Dans tous les cas, si on vous arrête, rester humble, se confondre en excuses (les agents du PSB sont formés à estimer que, dans le doute, vous ignoriez que la zone vous était fermé), écrire toute "autocritique" demandé, et par prudence, minimiser un max la durée passée dans cette zone - une jeep ou un camion (pas un bus, il est assez peu crédible que les conducteurs, Chinois, vous aient laissé monter) vous aura prétendument emmené jusqu'à la dernière ville - l'amende étant théoriquement proportionnelle à cette durée. La plupart de ces agents sont déchirés entre leur devoir, et la sympathie spontanée qu'ils éprouvent à votre égard - et le fait de parler anglais, donc "votre" langue, de partager certains points communs (Beckham et Britney Spears) peut même encore plus rapprocher. Donc, rester "soft". Ça ne veut pas nécessairement dire que vous les embobinerez (le devoir reste souvent le plus fort), mais au moins vous ne vous les mettrez pas à dos, si jamais ils voyaient votre cas avec bienveillance. 

 

N’oubliez surtout pas : quel que soit votre jugement de valeur sur la politique de l’Etat chinois, ce que vous pensez du Tibet et de son « protecteur » quelque peu… envahissant (mais aujourd’hui, presque tous les Tibétains vivants n’ont connu que ça, et les autorités connaissent plus de problèmes avec les jacqueries de certains secteurs ruraux de la Chine, qu’avec les Tibétains), vous êtes DANS VOTRE TORT en étant illégalement au Tibet, vous êtes hors-la-loi, repris de justice et tout ça, ça incite à un peu d’humilité et profil bas. Surtout que, quoiqu’il en soit, ils restent toujours respectueux et courtois, une belle leçon pour notre police nationale (ou, pire, municipale) avec les bougn… et autres racailles à sarkeryzer.
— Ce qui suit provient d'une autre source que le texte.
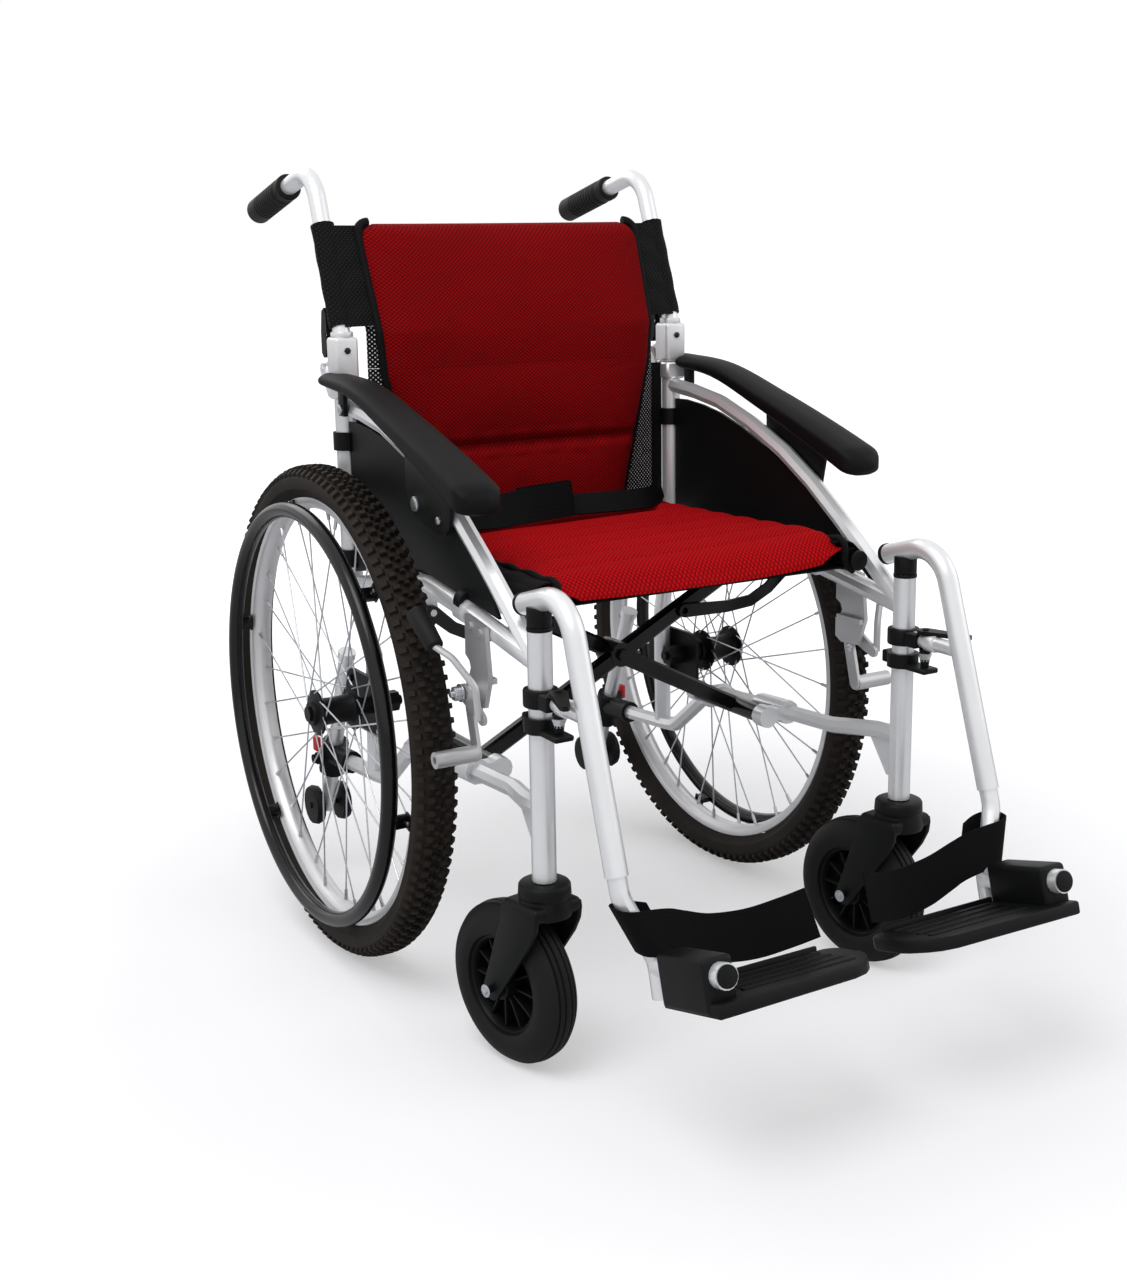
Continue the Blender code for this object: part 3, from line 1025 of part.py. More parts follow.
# Armrests and side panels
PAD_TOP = [(0.046, 0.7060), (-0.060, 0.6980), (-0.165, 0.6690), (-0.260, 0.6390), (-0.348, 0.6080)]
PAD_X = 0.2500
PAD_HALF = 0.0250


def pad_line(share):
    """Top line of the arm pad and its thickness, from rear to front."""
    knots = [Vector(p) for p in PAD_TOP]
    spot = share * (len(knots) - 1)
    index = min(int(spot), len(knots) - 2)
    point = knots[index].lerp(knots[index + 1], spot - index)
    return point.x, point.y, 0.016 + 0.016 * share


def make_armrest(name, side):
    """Moulded pad with the clamps that hold it on the arm arc."""
    def place(u, v, face):
        share = (v + 1) / 2
        y, z, thick = pad_line(share)
        ends = max(0.0, 1 - abs(v) ** 10) ** 0.5
        half = (PAD_HALF - 0.003 * (1 - share)) * (0.45 + 0.55 * ends)
        x = PAD_X + u * half
        round_off = abs(u) ** 4
        z = z - 0.004 * round_off if face > 0 else z - thick * (0.35 + 0.65 * ends) + 0.003 * round_off
        return at(side, x, y, z)
    body = pad(4, 10, place)
    inner = FRAME_X + ARC_RADIUS + GAP
    rear = side_block(side, (inner, inner + 0.006), (0.0060, 0.0245), (0.6540, 0.6930), 0.001)
    rear_head = side_rod(side, (inner + 0.004, 0.0150, 0.6620), (inner + 0.0105, 0.0150, 0.6620), 0.0060, 8)
    outline = rounded([(-0.1580, 0.6520), (-0.2750, 0.6120), (-0.2660, 0.5560), (-0.2400, 0.5460), (-0.1750, 0.5620),
                       (-0.1600, 0.5900)], 0.010, 1, closed=True)
    slot = arc(-0.2450, 0.5630, 0.0045, 0, 300, 5)
    front = side_sheet(side, (inner, inner + 0.0050), [tuple(p) for p in outline], [slot])
    front_head = side_rod(side, (inner + 0.004, -0.1870, 0.5740), (inner + 0.0090, -0.1870, 0.5740), 0.0070, 12)
    notch = side_block(side, (0.2100, 0.2511), (0.0237, 0.0700), (0.6400, 0.7700))
    return fuse(name, BLACK_PLASTIC, [carved(body, notch), rear, rear_head, front, front_head])


def make_side_panel(name, side):
    """Skirt guard under the arm arc, clipped to the back post."""
    top = [(p.y - AXLE_Y, p.z) for p in smooth([at(side, FRAME_X, y, z) for y, z in ARC_KNOTS], 3)]
    rear_edge = BACK_POST_Y - POST_RADIUS - 0.0020
    under = [(y, z - ARC_RADIUS / math.cos(math.atan(0.75)) - 0.0015) for y, z in top if -0.350 < y < rear_edge - 0.01]
    rise = RAIL_RADIUS + 0.0055
    outline = [(rear_edge, 0.6460)] + under
    outline += [(-0.350, rail_height(-0.350) + rise), (-0.165, rail_height(-0.165) + rise),
                (rear_edge, rail_height(rear_edge) + rise)]
    panel = side_sheet(side, (FRAME_X - 0.002, FRAME_X + 0.002), outline)
    shapes = [panel]
    cuts = []
    for low, high in ((0.6110, 0.6330), (0.4680, 0.4890)):
        shapes.append(side_rod(side, (FRAME_X, BACK_POST_Y, low), (FRAME_X, BACK_POST_Y, high), POST_RADIUS + 0.0035))
        shapes.append(side_block(side, (FRAME_X - 0.005, FRAME_X + 0.005), (0.0200, 0.0275), (low, high)))
        shapes.append(side_rod(side, (FRAME_X, BACK_POST_Y + 0.012, (low + high) / 2),
                               (FRAME_X, BACK_POST_Y + 0.026, (low + high) / 2), 0.0060, 8))
    cuts.append(side_rod(side, (FRAME_X, BACK_POST_Y, 0.4600), (FRAME_X, BACK_POST_Y, 0.6450), POST_RADIUS + GAP, 12))
    return fuse(name, BLACK_PLASTIC, shapes, cuts)


# Anti-tip stays
def make_anti_tip_tee(name, side):
    top, foot = at(side, LOWER_X, *ANTI_TIP_TOP), at(side, LOWER_X, *ANTI_TIP_FOOT)
    along = (foot - top).normalized()
    centre = at(side, LOWER_X, 0.1820, 0.1820)
    stub_start, stub_end = at(side, LOWER_X, 0.1180, lower_height(0.1180)), at(side, LOWER_X, 0.1700, lower_height(0.1700))
    sleeve = rod(stub_start, stub_end, 0.0150, 12)
    socket = rod(centre - along * 0.024, centre + along * 0.024, 0.0180, 12)
    clamp = side_rod(side, (LOWER_X, 0.1820, 0.1820), (LOWER_X + 0.0250, 0.1820, 0.1820), 0.0085, 12)
    knob = side_rod(side, (LOWER_X + 0.0240, 0.1820, 0.1820), (LOWER_X + 0.0300, 0.1820, 0.1820), 0.0065, 12)
    stub_bore = rod(at(side, LOWER_X, 0.1000, lower_height(0.1000)), at(side, LOWER_X, 0.1607, lower_height(0.1600)),
                    LOWER_RADIUS + 2 * GAP, 12)
    tube_bore = rod(top, foot, ANTI_TIP_RADIUS + GAP, 12)
    return fuse(name, BLACK_PLASTIC, [sleeve, socket, clamp, knob], [stub_bore, tube_bore])


def make_anti_tip_tube(name, side):
    top, foot = at(side, LOWER_X, *ANTI_TIP_TOP), at(side, LOWER_X, *ANTI_TIP_FOOT)
    tube = rod(top, foot, ANTI_TIP_RADIUS, 12)
    along = (foot - top).normalized()
    cap = rod(top - along * 0.003, top + along * 0.007, ANTI_TIP_RADIUS + 0.0018, 12)
    hole = side_rod(side, (LOWER_X - 0.02, 0.2120, 0.1070), (LOWER_X + 0.02, 0.2120, 0.1070), 0.0043, 10)
    return fuse(name, SILVER, [tube, cap], [hole], at(side, LOWER_X, 0.1820, 0.1820))


def make_anti_tip_wheels(name, side):
    axle = side_rod(side, (LOWER_X - 0.0270, 0.2120, 0.1070), (LOWER_X + 0.0270, 0.2120, 0.1070), 0.0040, 10)
    r = ANTI_TIP_WHEEL
    profile = [(0.0, -0.0060), (r - 0.0020, -0.0060), (r, 0.0), (r - 0.0020, 0.0060), (0.0, 0.0060)]
    wheels = [turned(profile, cross_axis(side, LOWER_X + offset, 0.2120, 0.1070), 16) for offset in (-0.0190, 0.0190)]
    return fuse(name, RUBBER, [axle, *wheels], pivot=at(side, LOWER_X, 0.2120, 0.1070))


def main():
    for hand, side in (("right", -1), ("left", 1)):
        make_frame(f"frame_{hand}", side)
        make_back_tube(f"back_tube_{hand}", side)
        make_push_grip(f"push_grip_{hand}", side)
        make_back_latch(f"back_latch_{hand}", side)
        make_brace_link(f"brace_link_{hand}", side)
        make_tyre(f"tyre_{hand}", side)
        make_rim(f"rim_{hand}", side)
        make_hub(f"hub_{hand}", side)
        make_handrim(f"handrim_{hand}", side)
        make_axle_plate(f"axle_plate_{hand}", side)
        make_caster_fork(f"caster_fork_{hand}", hand, side)
        make_caster_wheel(f"caster_wheel_{hand}", hand, side)
        make_brake_body(f"brake_body_{hand}", side)
        make_brake_arm(f"brake_arm_{hand}", side)
        make_brake_lever(f"brake_lever_{hand}", side)
        make_hanger(f"hanger_{hand}", side)
        make_post_catch(f"post_catch_{hand}", side)
        make_latch_lever(f"latch_lever_{hand}", side)
        make_leg_tube(f"leg_tube_{hand}", side)
        make_footplate(f"footplate_{hand}", side)
        make_heel_strap(f"heel_strap_{hand}", side)
        make_armrest(f"armrest_{hand}", side)
        make_side_panel(f"side_panel_{hand}", side)
        make_anti_tip_tee(f"anti_tip_tee_{hand}", side)
        make_anti_tip_tube(f"anti_tip_tube_{hand}", side)
        make_anti_tip_wheels(f"anti_tip_wheels_{hand}", side)
    make_brace_bar("brace_bar_front", -1, BRACE_FRONT_Y)
    make_brace_bar("brace_bar_rear", 1, BRACE_REAR_Y)
    make_brace_bolt()
    make_seat_sling()
    make_seat_cushion()
    make_back_pads()
    make_lap_belt()


main()
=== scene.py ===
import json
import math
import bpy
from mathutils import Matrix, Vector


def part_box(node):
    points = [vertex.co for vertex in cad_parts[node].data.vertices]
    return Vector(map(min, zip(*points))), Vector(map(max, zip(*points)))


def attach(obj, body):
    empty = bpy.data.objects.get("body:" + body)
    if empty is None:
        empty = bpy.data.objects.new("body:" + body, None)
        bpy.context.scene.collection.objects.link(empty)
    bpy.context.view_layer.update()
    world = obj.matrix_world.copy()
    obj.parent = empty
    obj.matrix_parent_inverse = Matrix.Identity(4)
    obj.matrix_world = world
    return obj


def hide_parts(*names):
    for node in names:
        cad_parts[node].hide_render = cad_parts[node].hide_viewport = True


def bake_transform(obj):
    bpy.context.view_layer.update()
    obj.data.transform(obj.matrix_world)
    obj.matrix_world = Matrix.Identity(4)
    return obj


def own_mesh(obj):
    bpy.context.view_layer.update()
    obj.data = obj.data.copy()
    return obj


bl_info = {
    "name": "All-terrain wheelchair",
    "version": (1, 0, 0),
    "blender": (4, 5, 0),
    "location": "3D View > Sidebar > Wheelchair",
    "description": "Dresses the frame of a folding all-terrain wheelchair",
    "category": "Object",
}

import bpy
from mathutils import Matrix, Quaternion, Vector

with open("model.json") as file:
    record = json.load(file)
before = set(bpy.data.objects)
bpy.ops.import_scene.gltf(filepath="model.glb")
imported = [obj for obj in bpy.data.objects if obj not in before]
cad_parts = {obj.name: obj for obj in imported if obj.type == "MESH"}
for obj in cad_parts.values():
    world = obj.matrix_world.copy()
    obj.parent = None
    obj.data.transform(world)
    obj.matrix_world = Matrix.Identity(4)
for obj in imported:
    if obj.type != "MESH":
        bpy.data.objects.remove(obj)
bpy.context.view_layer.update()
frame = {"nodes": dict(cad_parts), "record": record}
JOINTS = {joint["name"]: joint for joint in frame["record"]["behaviour"]["joints"]}
AXLE = Vector(JOINTS["wheel_left"]["pos_m"])
AXLE_Y = AXLE.y
HANDS = (("right", -1), ("left", 1))
WORLD_UP = Vector((0, 0, 1))
WELD_DISTANCE = 0.00001
DOUBLE_DISTANCE = 0.000005

# Sizes of the frame in metres: X is outboard of the middle, Y behind the rear axle, Z above the floor
FRAME_X = 0.2355
FRONT_POST_Y = -0.432
BACK_POST_Y = 0.0405
BACK_LEAN_Z = 0.75
BACK_FOLD_Z = 0.7065
HANDLE_CORNER = (0.1120, 0.9450)
HANDLE_REACH = 0.311
HANDLE_DROP = (HANDLE_CORNER[1] - 0.899) / (HANDLE_REACH - HANDLE_CORNER[0])
SEAT_TUBE_X = 0.205
SEAT_TUBE_Z = 0.492
SEAT_TUBE_RADIUS = 0.011
SEAT_FRONT = -0.382
SEAT_REAR = 0.001
TUBE_BEND = 0.045
HANDLE_TUBE_RADIUS = 0.0108
HANGER_TUBE_RADIUS = 0.0115
HANGER_LEAN = math.radians(18.2)
HANGER_END = (-0.572, 0.267)
STUB_Z = 0.4095
LATCH_Y = -0.468
FOOT_TILT = math.radians(16.0)
CASTER_RADIUS = 0.0885
CASTER_TRAIL = 0.0525
ARM_POST_FACE = 0.2511

# The CAD nodes of each finish, by the start of their names; every other node is moulded_abs
NODE_FINISHES = {
    "satin_silver_paint": ("frame", "back_tube", "hanger", "leg_tube", "anti_tip_tube"),
    "machined_alloy": ("rim",),
    "blasted_alloy": ("brake_body", "brake_arm", "brake_lever"),
    "gloss_black_paint": ("brace_bar", "brace_link", "brace_bolt", "handrim"),
    "moulded_rubber": ("push_grip", "caster_wheel", "anti_tip_wheels"),
    "tread_rubber": ("tyre",),
    "red_spacer_mesh": ("seat_cushion", "back_pad"),
    "seat_canvas": ("seat_sling",),
    "black_webbing": ("lap_belt", "heel_strap"),
}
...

Toute la différence entre un pays civilisé en pleine ascension, et d’ex-puissances coloniales sur le déclin qui n’ont pas perdu leurs mauvaises habitudes et crispations d’antan…

 

On affirme ici et là que le Tibet s'ouvrirait bientôt complètement aux individuels, sans permis ni rien. J'ai un peu des doutes. Dans l'immédiat, ça me semble peu probable. D'abord, parce que c'est tout récemment que les autorités chinoises semblent tester une "ouverture non ouverte" (plus de facilité pour entrer légalement dans la zone centrale, et suppression des checkpoints pour l'entrée dans les zones illégales, sans rendre l'accès à ces zones comme légales). Ensuite et surtout, parce qu'on rentre, pour les Chinois, dans une période d'instabilité possible : 2008, avec les Jeux Olympiques de Beijing, où les partisans d'un "Free Tibet" essaieront par tout moyen de se faire entendre à un niveau mondial, enfin 2009, cinquantenaire de la "protection" chinoise du Tibet. Ca m'étonnerait que les Chinois choisissent ce moment pour laisser les Etrangers entrer comme bon leur semble !

 

Et puis, ça m'étonnerait que même après, les Chinois laissent tomber cette pompe à fric qu'est le touriste Etranger ! lls ont un peu moins à craindre d'émeutes de Tibétains, de plus en plus résignés, donc moins besoin de voir les touristes Etrangers encadrés, mais il n'y a aucune raison qu'ils laissent tomber le système de permis, qui fonctionne globalement et va devenir, à la longue, la principale source économique du Tibet. Avec l'augmentation du tourisme chinois, les principales zones tibétaines (et l'hôtellerie) risquent plutôt la saturation, donc je ne vois pas pourquoi ils se précipiteraient à laisser entrer les Etrangers n'importe comment, alors que les infrastructures touristiques ne sont pas à niveau pour un tel afflux.

 

A la limite, je verrais plutôt un accès de la zone centrale (Lhasa) autorisé officiellement pour les individuels, moyennant toujours un système de permis plus simple à obtenir dans une agence de voyage, et une extension progressive de cette formule assouplie à certains axes d'accès : Golmud-Lhasa, Kunming-Lhasa (la route la plus sinisée des voies d'accès), voire Kashgar-Lhasa et Kathmandu-Lhasa. Mais pas avant 2010 selon moi.